SET PROBLEM: Output all of the records exactly as written.

*-*-*

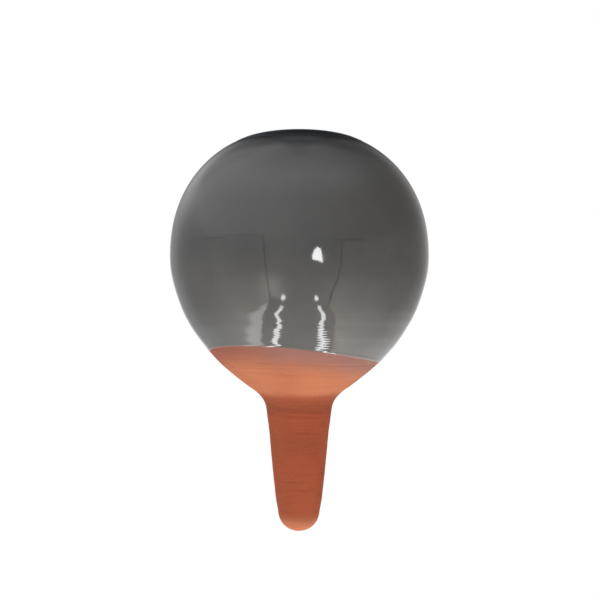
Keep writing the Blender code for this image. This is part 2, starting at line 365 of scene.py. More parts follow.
def skin(name, radius, height, finish, body, node, notes, ring=False):
    """Surface of revolution as a mesh: point (i, j) has radius[i, j] and height[i, j] and lies at the angle
    TURNS[j]. A ring closes from its last row to its first; otherwise both end rows lie on the axis and become
    one point each. Faces are turned outwards by the sign of the enclosed volume. Each note is a number per
    point, which a material reads by its name.
    """
    rows = len(radius)
    points = joined(radius * np.cos(TURNS), radius * np.sin(TURNS), height)
    number = np.arange(rows * SEGMENTS).reshape(rows, SEGMENTS)
    if ring:
        lower, upper = number, np.roll(number, -1, axis=0)
    else:
        number[0], number[-1] = number[0, 0], number[-1, 0]
        lower, upper = number[:-1], number[1:]
    quads = joined(lower, np.roll(lower, -1, axis=1), np.roll(upper, -1, axis=1), upper)
    first = np.concatenate([quads[..., [0, 1, 2]].reshape(-1, 3), quads[..., [0, 2, 3]].reshape(-1, 3)])
    spots = points.reshape(-1, 3)
    a, b, c = spots[first[:, 0]], spots[first[:, 1]], spots[first[:, 2]]
    if np.einsum("ij,ij->", a, np.cross(b, c)) < 0:
        quads = quads[..., ::-1]
    quads = quads.reshape(-1, 4)
    used, renamed = np.unique(quads, return_inverse=True)
    renamed = renamed.reshape(quads.shape)
    repeated = renamed == np.roll(renamed, -1, axis=1)
    whole = renamed[~repeated.any(axis=1)]
    fans = renamed[repeated.any(axis=1)]
    fans = fans[~repeated[repeated.any(axis=1)]].reshape(-1, 3)
    mesh = bpy.data.meshes.new(name)
    mesh.from_pydata(spots[used].tolist(), [], whole.tolist() + fans.tolist())
    mesh.shade_smooth()
    mesh.materials.append(finish)
    piece = bpy.data.objects.new(name, mesh)
    bpy.context.scene.collection.objects.link(piece)
    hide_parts(node)
    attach(piece, body)
    for label, values in notes.items():
        note(piece, label, np.broadcast_to(values, points.shape[:2]).ravel()[used])


def note(piece, name, values):
    """Write one number per vertex, which a material reads by this name."""
    layer = piece.data.attributes.new(name, "FLOAT", "POINT")
    layer.data.foreach_set("value", values.astype(np.float32).ravel())


def clay_vessel(finish):
    """Vessel of one fired body. Outline: from the axis up the inside of the spike and ball, over the shelf,
    mouth and seat, over the lip and down the outside to the axis. Outside and inside carry their turning
    marks.
    """
    inside_wall = np.interp(run(OUTSIDE), FILLET_RUN, [BALL_WALL, SPIKE_WALL])
    inner = moved(OUTSIDE, -inside_wall)
    shelf = SEAT_HEIGHT - SHELF_THICKNESS
    # The samples round the lip give no inside, so only those from 0.3 of the way to the widest level on count
    below = (inner[:, 1] < shelf) & (np.arange(len(inner)) > np.argmax(OUTSIDE[:, 0]) * 0.3)
    inner = inner[below][::-1]
    inner = spaced(inner, np.where(inner[:, 1] > 0, 0.0025, 0.0034))
    inner[0, 0] = 0
    wall_radius = OUTSIDE[0, 0]
    seat = rounded([
        (*inner[-2, :2], 0), (*inner[-1, :2], SOFT_EDGE * 2), (MOUTH_RADIUS, shelf, SOFT_EDGE),
        (MOUTH_RADIUS, SEAT_HEIGHT, SOFT_EDGE), (wall_radius, SEAT_HEIGHT, 0),
    ])
    # Rows lie close at the lip, far apart under the glaze, and close again where the marks are
    height = OUTSIDE[:, 1]
    spacing = np.select(
        [run(OUTSIDE) < 0.0015, height > 0.033, height > -0.003, height > -0.066],
        [0.0002, 0.0042, 0.00043, 0.00054], 0.0006)
    outer = spaced(OUTSIDE, spacing)
    outline = np.concatenate([inner[:-2, :2], seat, outer[:, :2]])
    normals = np.concatenate([inner[:-2, 2:], np.zeros_like(seat), outer[:, 2:]])
    where = np.concatenate([np.full(len(inner) - 2, -1), np.zeros(len(seat)), np.ones(len(outer))])[:, None]
    level, turn = outline[:, 1:], TURNS[None, :]
    relief = np.where(where > 0, clay_relief(level, turn), 0)
    relief = relief + np.where(where < 0, finger_rings(level, turn), 0)
    radius = outline[:, :1] + normals[:, :1] * relief
    radius[0], radius[-1] = 0, 0
    below_dip = np.where(where > 0, dip_level(turn) - level, -AWAY_FROM_DIP)
    skin("clay_vessel_turned", radius, level + normals[:, 1:] * relief, finish,
         "vessel", "clay_vessel", {"below_dip": below_dip})


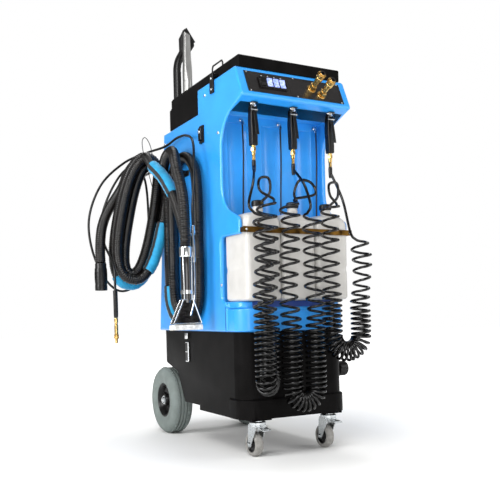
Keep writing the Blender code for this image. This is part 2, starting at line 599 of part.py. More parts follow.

*-*-*

WORKED ANSWER:
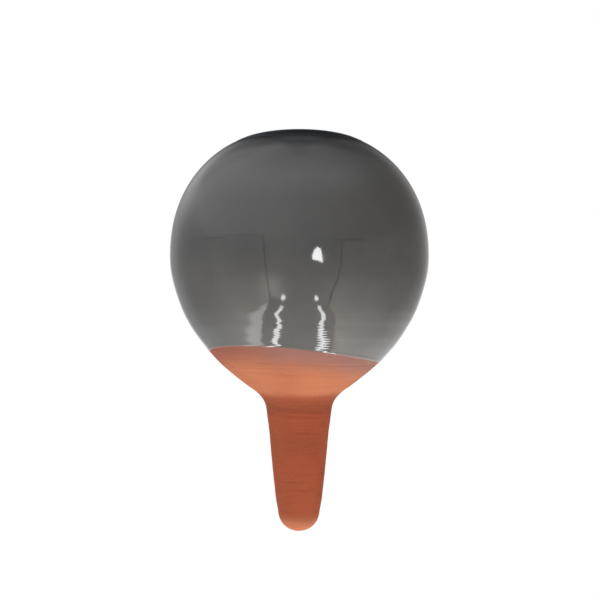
Keep writing the Blender code for this image. This is part 2, starting at line 365 of scene.py. More parts follow.
def skin(name, radius, height, finish, body, node, notes, ring=False):
    """Surface of revolution as a mesh: point (i, j) has radius[i, j] and height[i, j] and lies at the angle
    TURNS[j]. A ring closes from its last row to its first; otherwise both end rows lie on the axis and become
    one point each. Faces are turned outwards by the sign of the enclosed volume. Each note is a number per
    point, which a material reads by its name.
    """
    rows = len(radius)
    points = joined(radius * np.cos(TURNS), radius * np.sin(TURNS), height)
    number = np.arange(rows * SEGMENTS).reshape(rows, SEGMENTS)
    if ring:
        lower, upper = number, np.roll(number, -1, axis=0)
    else:
        number[0], number[-1] = number[0, 0], number[-1, 0]
        lower, upper = number[:-1], number[1:]
    quads = joined(lower, np.roll(lower, -1, axis=1), np.roll(upper, -1, axis=1), upper)
    first = np.concatenate([quads[..., [0, 1, 2]].reshape(-1, 3), quads[..., [0, 2, 3]].reshape(-1, 3)])
    spots = points.reshape(-1, 3)
    a, b, c = spots[first[:, 0]], spots[first[:, 1]], spots[first[:, 2]]
    if np.einsum("ij,ij->", a, np.cross(b, c)) < 0:
        quads = quads[..., ::-1]
    quads = quads.reshape(-1, 4)
    used, renamed = np.unique(quads, return_inverse=True)
    renamed = renamed.reshape(quads.shape)
    repeated = renamed == np.roll(renamed, -1, axis=1)
    whole = renamed[~repeated.any(axis=1)]
    fans = renamed[repeated.any(axis=1)]
    fans = fans[~repeated[repeated.any(axis=1)]].reshape(-1, 3)
    mesh = bpy.data.meshes.new(name)
    mesh.from_pydata(spots[used].tolist(), [], whole.tolist() + fans.tolist())
    mesh.shade_smooth()
    mesh.materials.append(finish)
    piece = bpy.data.objects.new(name, mesh)
    bpy.context.scene.collection.objects.link(piece)
    hide_parts(node)
    attach(piece, body)
    for label, values in notes.items():
        note(piece, label, np.broadcast_to(values, points.shape[:2]).ravel()[used])


def note(piece, name, values):
    """Write one number per vertex, which a material reads by this name."""
    layer = piece.data.attributes.new(name, "FLOAT", "POINT")
    layer.data.foreach_set("value", values.astype(np.float32).ravel())


def clay_vessel(finish):
    """Vessel of one fired body. Outline: from the axis up the inside of the spike and ball, over the shelf,
    mouth and seat, over the lip and down the outside to the axis. Outside and inside carry their turning
    marks.
    """
    inside_wall = np.interp(run(OUTSIDE), FILLET_RUN, [BALL_WALL, SPIKE_WALL])
    inner = moved(OUTSIDE, -inside_wall)
    shelf = SEAT_HEIGHT - SHELF_THICKNESS
    # The samples round the lip give no inside, so only those from 0.3 of the way to the widest level on count
    below = (inner[:, 1] < shelf) & (np.arange(len(inner)) > np.argmax(OUTSIDE[:, 0]) * 0.3)
    inner = inner[below][::-1]
    inner = spaced(inner, np.where(inner[:, 1] > 0, 0.0025, 0.0034))
    inner[0, 0] = 0
    wall_radius = OUTSIDE[0, 0]
    seat = rounded([
        (*inner[-2, :2], 0), (*inner[-1, :2], SOFT_EDGE * 2), (MOUTH_RADIUS, shelf, SOFT_EDGE),
        (MOUTH_RADIUS, SEAT_HEIGHT, SOFT_EDGE), (wall_radius, SEAT_HEIGHT, 0),
    ])
    # Rows lie close at the lip, far apart under the glaze, and close again where the marks are
    height = OUTSIDE[:, 1]
    spacing = np.select(
        [run(OUTSIDE) < 0.0015, height > 0.033, height > -0.003, height > -0.066],
        [0.0002, 0.0042, 0.00043, 0.00054], 0.0006)
    outer = spaced(OUTSIDE, spacing)
    outline = np.concatenate([inner[:-2, :2], seat, outer[:, :2]])
    normals = np.concatenate([inner[:-2, 2:], np.zeros_like(seat), outer[:, 2:]])
    where = np.concatenate([np.full(len(inner) - 2, -1), np.zeros(len(seat)), np.ones(len(outer))])[:, None]
    level, turn = outline[:, 1:], TURNS[None, :]
    relief = np.where(where > 0, clay_relief(level, turn), 0)
    relief = relief + np.where(where < 0, finger_rings(level, turn), 0)
    radius = outline[:, :1] + normals[:, :1] * relief
    radius[0], radius[-1] = 0, 0
    below_dip = np.where(where > 0, dip_level(turn) - level, -AWAY_FROM_DIP)
    skin("clay_vessel_turned", radius, level + normals[:, 1:] * relief, finish,
         "vessel", "clay_vessel", {"below_dip": below_dip})


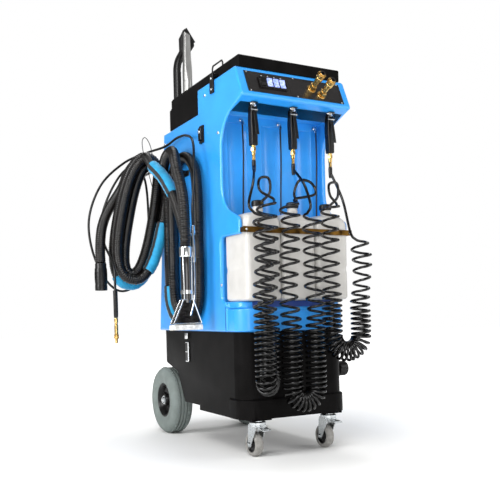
Keep writing the Blender code for this image. This is part 2, starting at line 599 of part.py. More parts follow.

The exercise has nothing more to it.